■ Task brief
Locate and copy each line in the data that contains the word "lifts".

■ Records provided
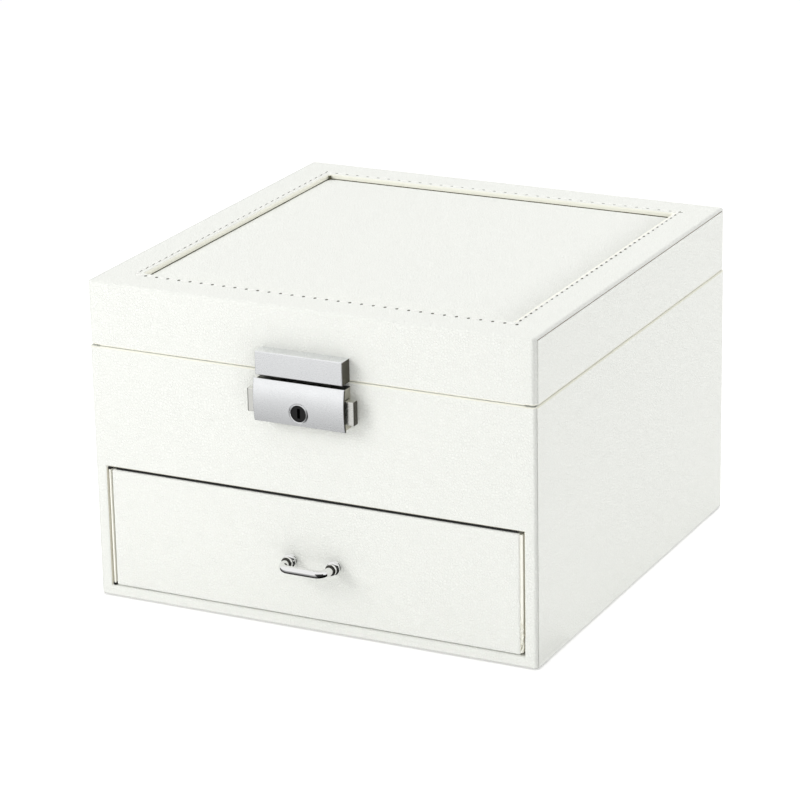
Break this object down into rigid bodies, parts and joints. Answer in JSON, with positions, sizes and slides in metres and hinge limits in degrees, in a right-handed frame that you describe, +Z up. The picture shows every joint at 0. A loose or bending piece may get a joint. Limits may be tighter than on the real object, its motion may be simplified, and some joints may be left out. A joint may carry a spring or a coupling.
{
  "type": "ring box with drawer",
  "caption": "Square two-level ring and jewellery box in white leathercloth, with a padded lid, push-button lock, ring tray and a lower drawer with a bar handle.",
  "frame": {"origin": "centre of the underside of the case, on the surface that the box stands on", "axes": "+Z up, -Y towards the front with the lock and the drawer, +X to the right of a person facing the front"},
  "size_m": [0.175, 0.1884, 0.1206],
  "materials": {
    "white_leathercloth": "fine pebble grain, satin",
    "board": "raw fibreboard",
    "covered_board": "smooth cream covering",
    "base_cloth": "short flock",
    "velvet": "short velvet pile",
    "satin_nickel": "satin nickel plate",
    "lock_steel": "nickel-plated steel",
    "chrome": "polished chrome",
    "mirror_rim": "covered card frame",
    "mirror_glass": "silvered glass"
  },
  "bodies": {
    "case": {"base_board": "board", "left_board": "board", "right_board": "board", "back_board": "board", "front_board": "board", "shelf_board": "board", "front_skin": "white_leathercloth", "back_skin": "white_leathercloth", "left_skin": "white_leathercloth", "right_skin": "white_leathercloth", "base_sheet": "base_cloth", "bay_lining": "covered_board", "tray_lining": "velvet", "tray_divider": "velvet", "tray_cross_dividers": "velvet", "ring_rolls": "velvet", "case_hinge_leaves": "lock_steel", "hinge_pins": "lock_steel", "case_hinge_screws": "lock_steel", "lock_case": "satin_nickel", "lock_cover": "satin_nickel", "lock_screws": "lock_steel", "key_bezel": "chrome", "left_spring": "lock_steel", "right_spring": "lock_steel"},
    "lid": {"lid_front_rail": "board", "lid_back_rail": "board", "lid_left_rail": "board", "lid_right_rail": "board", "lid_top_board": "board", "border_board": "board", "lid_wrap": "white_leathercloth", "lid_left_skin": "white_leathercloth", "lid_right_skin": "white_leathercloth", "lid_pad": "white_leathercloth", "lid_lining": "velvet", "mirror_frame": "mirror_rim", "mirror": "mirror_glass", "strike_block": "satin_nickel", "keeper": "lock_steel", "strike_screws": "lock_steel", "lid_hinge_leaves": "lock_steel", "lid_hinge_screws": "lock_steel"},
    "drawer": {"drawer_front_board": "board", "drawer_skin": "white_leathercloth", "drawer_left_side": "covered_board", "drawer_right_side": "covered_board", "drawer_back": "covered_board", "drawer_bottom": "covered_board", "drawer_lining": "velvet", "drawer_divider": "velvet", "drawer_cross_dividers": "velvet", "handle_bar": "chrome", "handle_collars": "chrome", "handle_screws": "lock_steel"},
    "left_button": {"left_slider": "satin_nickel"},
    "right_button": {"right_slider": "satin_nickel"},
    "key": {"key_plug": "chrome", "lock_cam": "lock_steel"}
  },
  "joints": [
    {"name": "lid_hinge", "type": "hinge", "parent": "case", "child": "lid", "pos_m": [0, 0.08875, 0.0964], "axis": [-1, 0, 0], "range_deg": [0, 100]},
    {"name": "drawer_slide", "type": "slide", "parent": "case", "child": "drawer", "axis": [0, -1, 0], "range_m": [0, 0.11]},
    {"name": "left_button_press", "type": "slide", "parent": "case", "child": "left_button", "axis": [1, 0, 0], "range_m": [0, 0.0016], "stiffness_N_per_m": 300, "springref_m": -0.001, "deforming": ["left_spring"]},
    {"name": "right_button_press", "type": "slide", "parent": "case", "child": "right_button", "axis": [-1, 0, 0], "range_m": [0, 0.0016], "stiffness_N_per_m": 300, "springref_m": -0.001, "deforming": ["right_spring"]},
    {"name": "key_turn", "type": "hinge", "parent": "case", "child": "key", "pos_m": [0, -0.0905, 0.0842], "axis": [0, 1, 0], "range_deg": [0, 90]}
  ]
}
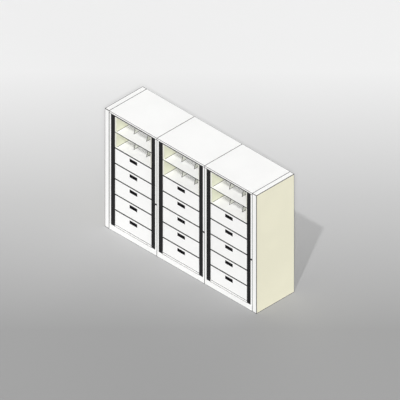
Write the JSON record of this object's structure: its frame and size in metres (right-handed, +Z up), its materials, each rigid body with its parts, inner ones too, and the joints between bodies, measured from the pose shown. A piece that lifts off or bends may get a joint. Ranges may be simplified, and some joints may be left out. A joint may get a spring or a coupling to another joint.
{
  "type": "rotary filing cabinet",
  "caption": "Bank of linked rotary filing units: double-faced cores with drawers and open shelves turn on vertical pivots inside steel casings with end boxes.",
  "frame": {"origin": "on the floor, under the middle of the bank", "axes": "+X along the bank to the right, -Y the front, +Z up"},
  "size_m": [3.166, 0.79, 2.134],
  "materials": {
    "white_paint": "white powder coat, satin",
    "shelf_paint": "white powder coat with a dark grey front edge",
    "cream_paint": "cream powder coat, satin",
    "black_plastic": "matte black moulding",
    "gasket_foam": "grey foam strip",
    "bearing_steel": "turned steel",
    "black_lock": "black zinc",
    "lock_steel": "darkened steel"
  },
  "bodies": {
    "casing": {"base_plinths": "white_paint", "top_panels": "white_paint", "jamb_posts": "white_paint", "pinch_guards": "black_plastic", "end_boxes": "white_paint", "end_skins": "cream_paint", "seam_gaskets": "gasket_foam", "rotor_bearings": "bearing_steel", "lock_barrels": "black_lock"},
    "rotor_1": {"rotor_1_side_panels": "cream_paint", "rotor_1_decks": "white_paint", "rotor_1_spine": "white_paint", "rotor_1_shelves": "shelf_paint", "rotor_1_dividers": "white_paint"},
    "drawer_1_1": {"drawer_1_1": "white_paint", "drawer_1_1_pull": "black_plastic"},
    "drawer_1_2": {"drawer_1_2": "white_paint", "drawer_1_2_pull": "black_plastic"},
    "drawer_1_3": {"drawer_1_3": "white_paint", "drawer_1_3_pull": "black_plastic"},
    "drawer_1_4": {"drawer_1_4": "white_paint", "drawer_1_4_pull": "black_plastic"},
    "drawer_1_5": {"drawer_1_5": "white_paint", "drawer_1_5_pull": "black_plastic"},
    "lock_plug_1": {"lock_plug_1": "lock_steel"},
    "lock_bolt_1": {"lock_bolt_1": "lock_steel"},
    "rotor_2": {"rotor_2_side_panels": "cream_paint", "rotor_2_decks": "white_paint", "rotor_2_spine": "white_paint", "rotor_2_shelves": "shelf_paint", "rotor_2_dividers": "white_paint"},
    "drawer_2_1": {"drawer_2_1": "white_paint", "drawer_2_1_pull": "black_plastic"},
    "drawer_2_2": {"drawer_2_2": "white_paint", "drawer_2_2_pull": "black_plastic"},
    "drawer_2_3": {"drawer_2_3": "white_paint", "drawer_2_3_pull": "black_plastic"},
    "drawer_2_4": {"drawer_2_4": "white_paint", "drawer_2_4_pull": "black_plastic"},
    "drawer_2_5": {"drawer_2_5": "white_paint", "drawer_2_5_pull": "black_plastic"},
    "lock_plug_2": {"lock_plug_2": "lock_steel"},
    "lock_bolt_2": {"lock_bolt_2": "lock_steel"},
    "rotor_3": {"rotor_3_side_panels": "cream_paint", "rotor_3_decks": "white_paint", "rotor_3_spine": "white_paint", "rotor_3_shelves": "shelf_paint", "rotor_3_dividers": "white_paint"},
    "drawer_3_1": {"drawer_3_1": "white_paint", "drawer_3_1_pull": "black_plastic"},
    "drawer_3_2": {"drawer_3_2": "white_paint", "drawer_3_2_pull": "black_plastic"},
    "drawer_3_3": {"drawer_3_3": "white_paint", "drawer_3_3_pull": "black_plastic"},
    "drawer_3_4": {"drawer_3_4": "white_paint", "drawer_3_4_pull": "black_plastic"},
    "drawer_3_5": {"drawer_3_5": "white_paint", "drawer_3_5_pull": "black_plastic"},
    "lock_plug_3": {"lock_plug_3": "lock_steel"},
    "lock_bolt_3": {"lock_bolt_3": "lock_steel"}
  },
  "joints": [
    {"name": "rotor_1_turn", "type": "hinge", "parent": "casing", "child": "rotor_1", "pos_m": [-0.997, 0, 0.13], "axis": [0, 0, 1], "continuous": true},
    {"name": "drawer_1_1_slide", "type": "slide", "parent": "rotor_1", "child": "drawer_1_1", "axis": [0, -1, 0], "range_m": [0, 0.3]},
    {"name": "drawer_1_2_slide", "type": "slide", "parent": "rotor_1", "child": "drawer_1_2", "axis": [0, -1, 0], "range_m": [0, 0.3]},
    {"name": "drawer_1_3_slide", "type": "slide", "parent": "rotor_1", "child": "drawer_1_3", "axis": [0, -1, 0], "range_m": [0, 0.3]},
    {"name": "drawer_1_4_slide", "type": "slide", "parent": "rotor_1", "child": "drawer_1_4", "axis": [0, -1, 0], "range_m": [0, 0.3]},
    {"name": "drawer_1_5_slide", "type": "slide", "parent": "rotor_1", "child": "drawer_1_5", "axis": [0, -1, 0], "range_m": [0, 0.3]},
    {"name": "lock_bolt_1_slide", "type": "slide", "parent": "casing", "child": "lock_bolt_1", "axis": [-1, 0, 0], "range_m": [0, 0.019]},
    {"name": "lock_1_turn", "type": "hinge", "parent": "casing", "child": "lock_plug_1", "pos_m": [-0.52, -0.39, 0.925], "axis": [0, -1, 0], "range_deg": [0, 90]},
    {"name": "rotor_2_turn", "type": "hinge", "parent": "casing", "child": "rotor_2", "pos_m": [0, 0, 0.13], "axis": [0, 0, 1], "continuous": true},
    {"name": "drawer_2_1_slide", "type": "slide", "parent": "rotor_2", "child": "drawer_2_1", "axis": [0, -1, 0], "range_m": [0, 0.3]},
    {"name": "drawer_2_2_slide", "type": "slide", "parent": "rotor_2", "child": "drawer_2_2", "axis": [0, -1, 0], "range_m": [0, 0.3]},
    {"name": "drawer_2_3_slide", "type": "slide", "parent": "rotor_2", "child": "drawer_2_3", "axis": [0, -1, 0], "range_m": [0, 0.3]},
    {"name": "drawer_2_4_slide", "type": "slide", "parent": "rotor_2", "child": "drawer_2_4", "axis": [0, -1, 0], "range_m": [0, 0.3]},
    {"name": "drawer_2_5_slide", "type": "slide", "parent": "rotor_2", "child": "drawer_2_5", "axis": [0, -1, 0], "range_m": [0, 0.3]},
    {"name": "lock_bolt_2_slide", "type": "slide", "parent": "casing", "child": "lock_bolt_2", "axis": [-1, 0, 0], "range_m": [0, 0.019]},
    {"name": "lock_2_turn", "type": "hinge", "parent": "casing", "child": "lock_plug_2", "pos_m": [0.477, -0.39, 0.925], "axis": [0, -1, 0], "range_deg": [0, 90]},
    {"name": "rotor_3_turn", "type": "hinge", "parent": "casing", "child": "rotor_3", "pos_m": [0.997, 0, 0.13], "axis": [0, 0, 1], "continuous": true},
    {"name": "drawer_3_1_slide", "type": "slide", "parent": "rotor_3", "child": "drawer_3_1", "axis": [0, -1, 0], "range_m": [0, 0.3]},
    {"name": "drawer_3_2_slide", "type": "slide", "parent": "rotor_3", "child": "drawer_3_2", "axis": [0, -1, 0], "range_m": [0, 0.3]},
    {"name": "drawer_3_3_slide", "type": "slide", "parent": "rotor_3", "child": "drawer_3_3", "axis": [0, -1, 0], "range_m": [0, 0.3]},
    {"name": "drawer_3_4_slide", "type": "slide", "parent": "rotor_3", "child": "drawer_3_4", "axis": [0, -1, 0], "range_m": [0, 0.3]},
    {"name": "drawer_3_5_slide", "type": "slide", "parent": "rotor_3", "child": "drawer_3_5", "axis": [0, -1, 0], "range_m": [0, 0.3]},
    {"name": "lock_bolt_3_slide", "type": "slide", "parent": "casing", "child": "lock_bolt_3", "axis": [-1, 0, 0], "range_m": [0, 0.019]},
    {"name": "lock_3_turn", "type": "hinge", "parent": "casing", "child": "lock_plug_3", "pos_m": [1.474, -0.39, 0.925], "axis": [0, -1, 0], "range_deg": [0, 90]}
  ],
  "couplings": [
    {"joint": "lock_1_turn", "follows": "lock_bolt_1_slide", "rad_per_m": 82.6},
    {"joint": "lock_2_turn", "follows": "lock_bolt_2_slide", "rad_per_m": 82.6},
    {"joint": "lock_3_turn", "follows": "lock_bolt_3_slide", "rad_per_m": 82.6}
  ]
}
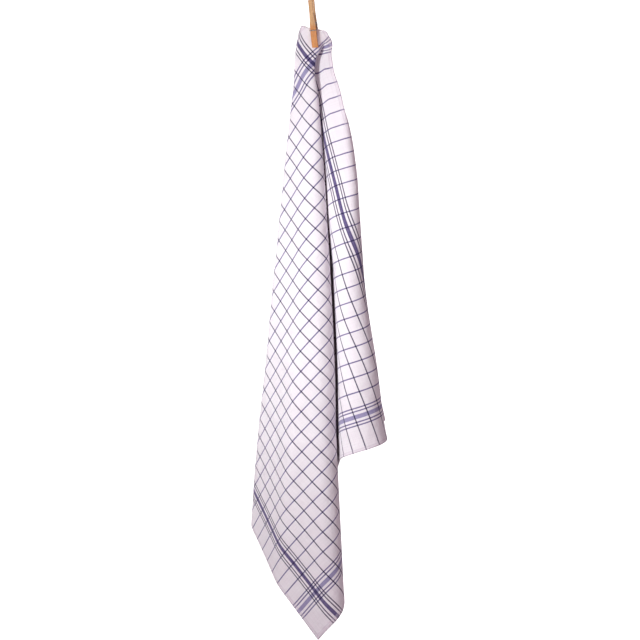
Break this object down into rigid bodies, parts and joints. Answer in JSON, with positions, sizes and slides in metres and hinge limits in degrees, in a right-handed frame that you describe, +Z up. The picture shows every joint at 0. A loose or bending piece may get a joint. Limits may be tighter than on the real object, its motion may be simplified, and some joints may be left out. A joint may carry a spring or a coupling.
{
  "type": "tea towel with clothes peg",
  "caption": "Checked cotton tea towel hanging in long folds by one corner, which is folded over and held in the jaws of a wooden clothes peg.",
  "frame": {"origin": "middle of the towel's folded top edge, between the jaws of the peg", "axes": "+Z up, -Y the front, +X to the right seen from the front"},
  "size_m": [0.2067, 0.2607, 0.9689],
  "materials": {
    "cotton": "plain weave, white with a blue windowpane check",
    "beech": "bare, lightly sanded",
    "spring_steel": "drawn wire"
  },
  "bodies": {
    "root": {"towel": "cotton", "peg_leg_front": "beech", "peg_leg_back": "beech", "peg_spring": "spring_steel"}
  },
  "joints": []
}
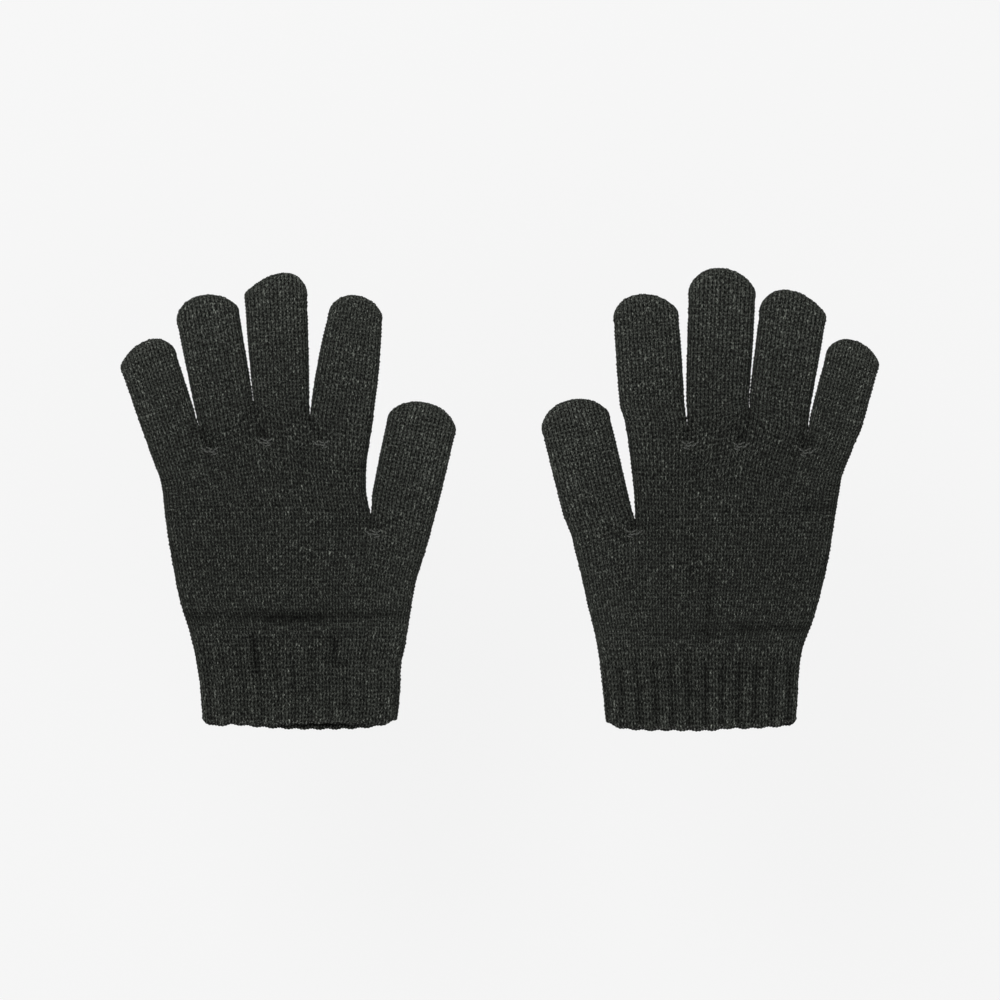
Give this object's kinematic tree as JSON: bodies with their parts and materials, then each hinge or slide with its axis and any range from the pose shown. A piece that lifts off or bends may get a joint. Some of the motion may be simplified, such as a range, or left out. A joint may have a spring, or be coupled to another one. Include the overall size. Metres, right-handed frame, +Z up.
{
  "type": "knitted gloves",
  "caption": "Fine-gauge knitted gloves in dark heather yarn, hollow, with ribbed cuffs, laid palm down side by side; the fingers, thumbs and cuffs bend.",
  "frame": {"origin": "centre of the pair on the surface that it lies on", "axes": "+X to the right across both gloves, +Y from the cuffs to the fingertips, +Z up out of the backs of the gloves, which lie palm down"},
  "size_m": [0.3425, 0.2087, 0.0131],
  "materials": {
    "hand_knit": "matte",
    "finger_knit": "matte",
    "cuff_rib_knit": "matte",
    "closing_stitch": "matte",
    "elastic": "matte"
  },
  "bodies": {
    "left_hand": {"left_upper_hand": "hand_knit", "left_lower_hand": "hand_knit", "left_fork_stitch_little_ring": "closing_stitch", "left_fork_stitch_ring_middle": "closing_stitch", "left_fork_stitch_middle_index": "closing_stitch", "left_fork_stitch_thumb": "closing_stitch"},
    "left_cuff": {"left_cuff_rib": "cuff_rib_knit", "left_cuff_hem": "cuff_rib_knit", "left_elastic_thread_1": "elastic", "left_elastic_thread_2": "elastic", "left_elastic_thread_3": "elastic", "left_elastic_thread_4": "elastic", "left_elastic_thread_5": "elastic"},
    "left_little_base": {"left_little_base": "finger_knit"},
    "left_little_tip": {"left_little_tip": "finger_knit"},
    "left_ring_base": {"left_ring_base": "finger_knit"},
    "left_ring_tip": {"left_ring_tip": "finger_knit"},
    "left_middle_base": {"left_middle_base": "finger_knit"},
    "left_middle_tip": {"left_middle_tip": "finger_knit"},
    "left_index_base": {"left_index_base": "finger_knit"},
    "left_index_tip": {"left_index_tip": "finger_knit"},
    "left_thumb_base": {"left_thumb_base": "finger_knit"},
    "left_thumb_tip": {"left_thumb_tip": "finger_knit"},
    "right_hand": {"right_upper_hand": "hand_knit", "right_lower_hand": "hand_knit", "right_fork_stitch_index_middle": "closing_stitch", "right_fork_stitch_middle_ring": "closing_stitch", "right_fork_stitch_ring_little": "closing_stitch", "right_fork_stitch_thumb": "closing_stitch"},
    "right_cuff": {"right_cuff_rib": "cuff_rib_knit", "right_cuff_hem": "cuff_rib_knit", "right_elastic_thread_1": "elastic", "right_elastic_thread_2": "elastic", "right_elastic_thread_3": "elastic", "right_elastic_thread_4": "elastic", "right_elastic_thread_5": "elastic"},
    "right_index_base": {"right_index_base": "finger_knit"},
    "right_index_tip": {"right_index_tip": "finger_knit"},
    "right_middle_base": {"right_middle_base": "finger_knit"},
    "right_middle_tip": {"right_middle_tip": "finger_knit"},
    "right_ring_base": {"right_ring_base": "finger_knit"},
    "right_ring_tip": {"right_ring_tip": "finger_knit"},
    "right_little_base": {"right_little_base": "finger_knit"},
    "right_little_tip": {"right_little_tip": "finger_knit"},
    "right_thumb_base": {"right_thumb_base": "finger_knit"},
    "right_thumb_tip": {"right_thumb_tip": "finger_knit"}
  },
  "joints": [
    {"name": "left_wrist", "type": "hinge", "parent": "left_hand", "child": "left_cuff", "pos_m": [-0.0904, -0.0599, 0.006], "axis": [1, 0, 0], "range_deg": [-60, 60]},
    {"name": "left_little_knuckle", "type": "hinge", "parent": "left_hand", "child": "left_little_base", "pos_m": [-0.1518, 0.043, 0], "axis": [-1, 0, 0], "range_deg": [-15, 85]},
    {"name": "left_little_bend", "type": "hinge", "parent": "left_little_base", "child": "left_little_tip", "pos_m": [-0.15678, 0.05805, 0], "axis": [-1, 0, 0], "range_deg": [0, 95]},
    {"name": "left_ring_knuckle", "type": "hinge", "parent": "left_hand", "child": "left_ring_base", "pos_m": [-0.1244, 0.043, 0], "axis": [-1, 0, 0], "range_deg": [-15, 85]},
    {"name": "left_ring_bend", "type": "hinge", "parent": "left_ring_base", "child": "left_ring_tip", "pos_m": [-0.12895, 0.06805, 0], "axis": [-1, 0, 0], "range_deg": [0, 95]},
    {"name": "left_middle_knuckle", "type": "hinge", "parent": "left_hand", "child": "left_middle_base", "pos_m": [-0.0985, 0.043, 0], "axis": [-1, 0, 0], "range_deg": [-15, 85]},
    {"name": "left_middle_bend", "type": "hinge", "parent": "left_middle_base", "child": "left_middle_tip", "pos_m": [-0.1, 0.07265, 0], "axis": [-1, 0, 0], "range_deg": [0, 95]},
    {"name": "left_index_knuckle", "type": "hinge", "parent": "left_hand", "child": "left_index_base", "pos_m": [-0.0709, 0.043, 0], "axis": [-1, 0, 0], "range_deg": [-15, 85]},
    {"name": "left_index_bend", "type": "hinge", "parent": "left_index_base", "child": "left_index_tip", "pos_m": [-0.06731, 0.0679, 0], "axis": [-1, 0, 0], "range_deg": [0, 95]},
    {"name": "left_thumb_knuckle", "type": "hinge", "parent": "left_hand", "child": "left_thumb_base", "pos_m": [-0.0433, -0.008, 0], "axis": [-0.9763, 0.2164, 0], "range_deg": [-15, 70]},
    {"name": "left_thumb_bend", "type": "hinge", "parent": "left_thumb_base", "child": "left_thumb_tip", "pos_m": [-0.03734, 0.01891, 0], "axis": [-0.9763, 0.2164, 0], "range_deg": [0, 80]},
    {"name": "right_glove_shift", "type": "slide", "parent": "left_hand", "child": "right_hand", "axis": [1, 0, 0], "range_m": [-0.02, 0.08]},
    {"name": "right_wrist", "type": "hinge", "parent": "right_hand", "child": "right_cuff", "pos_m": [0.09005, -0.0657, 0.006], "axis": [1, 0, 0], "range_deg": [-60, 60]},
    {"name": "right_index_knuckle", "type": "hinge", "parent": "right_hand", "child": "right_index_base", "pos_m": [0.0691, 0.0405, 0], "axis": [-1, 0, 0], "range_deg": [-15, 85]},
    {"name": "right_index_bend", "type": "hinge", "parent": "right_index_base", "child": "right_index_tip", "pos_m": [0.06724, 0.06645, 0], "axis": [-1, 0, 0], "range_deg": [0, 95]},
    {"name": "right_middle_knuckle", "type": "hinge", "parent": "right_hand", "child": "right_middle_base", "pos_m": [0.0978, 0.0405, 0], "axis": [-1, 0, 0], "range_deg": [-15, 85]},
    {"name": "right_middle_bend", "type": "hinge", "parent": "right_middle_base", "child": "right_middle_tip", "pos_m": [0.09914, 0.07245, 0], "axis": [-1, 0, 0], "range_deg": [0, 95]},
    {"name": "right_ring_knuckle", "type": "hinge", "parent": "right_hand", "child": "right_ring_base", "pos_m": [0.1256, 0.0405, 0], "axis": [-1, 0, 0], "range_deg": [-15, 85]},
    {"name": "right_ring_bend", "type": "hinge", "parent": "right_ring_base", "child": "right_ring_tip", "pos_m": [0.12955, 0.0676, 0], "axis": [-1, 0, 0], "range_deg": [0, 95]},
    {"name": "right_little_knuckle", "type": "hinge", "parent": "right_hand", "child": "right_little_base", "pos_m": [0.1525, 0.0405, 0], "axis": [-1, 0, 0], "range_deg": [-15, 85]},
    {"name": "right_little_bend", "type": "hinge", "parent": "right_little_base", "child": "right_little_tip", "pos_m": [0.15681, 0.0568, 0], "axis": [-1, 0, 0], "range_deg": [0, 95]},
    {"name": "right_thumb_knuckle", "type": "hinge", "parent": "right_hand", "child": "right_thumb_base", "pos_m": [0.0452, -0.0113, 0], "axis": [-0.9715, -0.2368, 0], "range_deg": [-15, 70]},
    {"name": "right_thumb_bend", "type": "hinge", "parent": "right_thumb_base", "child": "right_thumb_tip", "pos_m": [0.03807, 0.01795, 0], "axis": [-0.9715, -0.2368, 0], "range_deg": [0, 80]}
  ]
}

■ Final result
Write the JSON record of this object's structure: its frame and size in metres (right-handed, +Z up), its materials, each rigid body with its parts, inner ones too, and the joints between bodies, measured from the pose shown. A piece that lifts off or bends may get a joint. Ranges may be simplified, and some joints may be left out. A joint may get a spring or a coupling to another joint.
Give this object's kinematic tree as JSON: bodies with their parts and materials, then each hinge or slide with its axis and any range from the pose shown. A piece that lifts off or bends may get a joint. Some of the motion may be simplified, such as a range, or left out. A joint may have a spring, or be coupled to another one. Include the overall size. Metres, right-handed frame, +Z up.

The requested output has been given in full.